EXERCISE
Show all lines from the listing below that contain "this".

Modeling code records:
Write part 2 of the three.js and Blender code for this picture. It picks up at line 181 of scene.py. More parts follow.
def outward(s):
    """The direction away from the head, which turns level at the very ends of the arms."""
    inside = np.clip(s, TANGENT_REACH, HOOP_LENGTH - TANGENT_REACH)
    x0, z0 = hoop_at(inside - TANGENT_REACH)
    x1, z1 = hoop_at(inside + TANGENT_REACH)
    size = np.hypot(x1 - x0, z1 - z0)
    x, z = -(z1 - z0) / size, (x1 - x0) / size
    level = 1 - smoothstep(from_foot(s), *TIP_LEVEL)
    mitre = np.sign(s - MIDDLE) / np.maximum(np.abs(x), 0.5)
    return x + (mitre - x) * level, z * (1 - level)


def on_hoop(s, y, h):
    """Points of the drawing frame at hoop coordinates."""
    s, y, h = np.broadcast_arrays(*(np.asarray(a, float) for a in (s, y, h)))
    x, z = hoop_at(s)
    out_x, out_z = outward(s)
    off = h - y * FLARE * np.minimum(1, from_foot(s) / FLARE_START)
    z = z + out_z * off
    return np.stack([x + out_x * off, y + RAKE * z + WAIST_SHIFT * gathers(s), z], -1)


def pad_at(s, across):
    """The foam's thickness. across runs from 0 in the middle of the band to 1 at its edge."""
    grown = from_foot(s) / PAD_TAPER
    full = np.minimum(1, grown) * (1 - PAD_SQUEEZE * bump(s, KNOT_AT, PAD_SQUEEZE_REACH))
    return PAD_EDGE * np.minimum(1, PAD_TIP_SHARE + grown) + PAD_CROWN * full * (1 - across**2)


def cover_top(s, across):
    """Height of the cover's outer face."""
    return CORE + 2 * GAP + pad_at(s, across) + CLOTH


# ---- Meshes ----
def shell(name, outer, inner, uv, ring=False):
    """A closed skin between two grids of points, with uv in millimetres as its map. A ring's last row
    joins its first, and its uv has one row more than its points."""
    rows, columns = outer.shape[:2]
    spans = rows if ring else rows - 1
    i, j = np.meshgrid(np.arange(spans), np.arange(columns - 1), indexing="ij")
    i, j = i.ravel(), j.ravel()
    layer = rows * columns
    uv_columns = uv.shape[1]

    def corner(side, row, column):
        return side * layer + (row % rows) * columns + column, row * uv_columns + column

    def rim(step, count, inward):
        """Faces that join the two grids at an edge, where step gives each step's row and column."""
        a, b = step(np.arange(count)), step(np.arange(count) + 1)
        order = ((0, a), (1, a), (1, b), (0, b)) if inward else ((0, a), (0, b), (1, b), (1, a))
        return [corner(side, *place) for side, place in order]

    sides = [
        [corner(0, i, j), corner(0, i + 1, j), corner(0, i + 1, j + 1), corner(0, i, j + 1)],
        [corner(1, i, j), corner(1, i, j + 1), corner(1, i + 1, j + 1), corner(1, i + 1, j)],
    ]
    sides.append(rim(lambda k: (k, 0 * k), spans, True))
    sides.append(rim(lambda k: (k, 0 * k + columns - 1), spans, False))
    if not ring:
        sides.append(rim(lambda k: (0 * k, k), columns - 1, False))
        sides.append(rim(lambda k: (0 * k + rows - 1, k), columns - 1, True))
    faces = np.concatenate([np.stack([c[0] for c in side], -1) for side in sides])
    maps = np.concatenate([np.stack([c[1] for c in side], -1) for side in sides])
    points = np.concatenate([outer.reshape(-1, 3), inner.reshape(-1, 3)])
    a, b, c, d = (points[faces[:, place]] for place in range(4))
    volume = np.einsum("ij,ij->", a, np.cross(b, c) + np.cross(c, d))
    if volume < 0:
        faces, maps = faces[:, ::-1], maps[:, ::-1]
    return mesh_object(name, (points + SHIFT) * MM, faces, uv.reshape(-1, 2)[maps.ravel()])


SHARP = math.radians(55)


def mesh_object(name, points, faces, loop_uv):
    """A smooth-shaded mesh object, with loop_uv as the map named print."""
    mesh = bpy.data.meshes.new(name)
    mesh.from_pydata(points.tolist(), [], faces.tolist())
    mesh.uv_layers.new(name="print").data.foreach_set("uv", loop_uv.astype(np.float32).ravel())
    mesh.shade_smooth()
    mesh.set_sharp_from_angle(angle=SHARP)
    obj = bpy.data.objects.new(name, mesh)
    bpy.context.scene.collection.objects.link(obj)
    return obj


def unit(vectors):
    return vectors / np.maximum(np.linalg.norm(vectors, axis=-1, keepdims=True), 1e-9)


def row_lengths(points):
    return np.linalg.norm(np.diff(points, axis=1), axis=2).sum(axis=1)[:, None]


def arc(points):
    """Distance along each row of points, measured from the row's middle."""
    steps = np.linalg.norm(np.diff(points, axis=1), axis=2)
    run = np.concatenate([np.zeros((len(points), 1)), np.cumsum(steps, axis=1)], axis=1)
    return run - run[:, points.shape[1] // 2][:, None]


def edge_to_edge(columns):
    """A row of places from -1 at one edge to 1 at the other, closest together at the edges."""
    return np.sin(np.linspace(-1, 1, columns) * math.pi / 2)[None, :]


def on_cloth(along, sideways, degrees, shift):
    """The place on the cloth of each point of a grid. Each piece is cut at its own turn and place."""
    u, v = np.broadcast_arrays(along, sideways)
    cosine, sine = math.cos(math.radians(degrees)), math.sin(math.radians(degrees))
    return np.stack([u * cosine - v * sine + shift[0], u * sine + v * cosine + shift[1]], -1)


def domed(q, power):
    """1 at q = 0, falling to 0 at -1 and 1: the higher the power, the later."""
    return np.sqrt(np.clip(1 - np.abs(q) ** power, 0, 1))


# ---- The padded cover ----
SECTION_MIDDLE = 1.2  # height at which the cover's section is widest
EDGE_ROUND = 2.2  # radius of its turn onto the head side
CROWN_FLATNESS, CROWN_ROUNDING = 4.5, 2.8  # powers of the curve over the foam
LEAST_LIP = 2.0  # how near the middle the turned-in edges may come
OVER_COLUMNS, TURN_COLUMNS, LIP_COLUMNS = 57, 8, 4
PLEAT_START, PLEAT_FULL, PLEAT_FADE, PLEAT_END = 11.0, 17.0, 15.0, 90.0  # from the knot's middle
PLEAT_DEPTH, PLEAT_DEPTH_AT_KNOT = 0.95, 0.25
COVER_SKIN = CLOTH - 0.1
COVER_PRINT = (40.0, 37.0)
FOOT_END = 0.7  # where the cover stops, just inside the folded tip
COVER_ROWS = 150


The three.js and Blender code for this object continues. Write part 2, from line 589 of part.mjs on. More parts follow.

EXERCISE RESULT
Write part 2 of the three.js and Blender code for this picture. It picks up at line 181 of scene.py. More parts follow.
The three.js and Blender code for this object continues. Write part 2, from line 589 of part.mjs on. More parts follow.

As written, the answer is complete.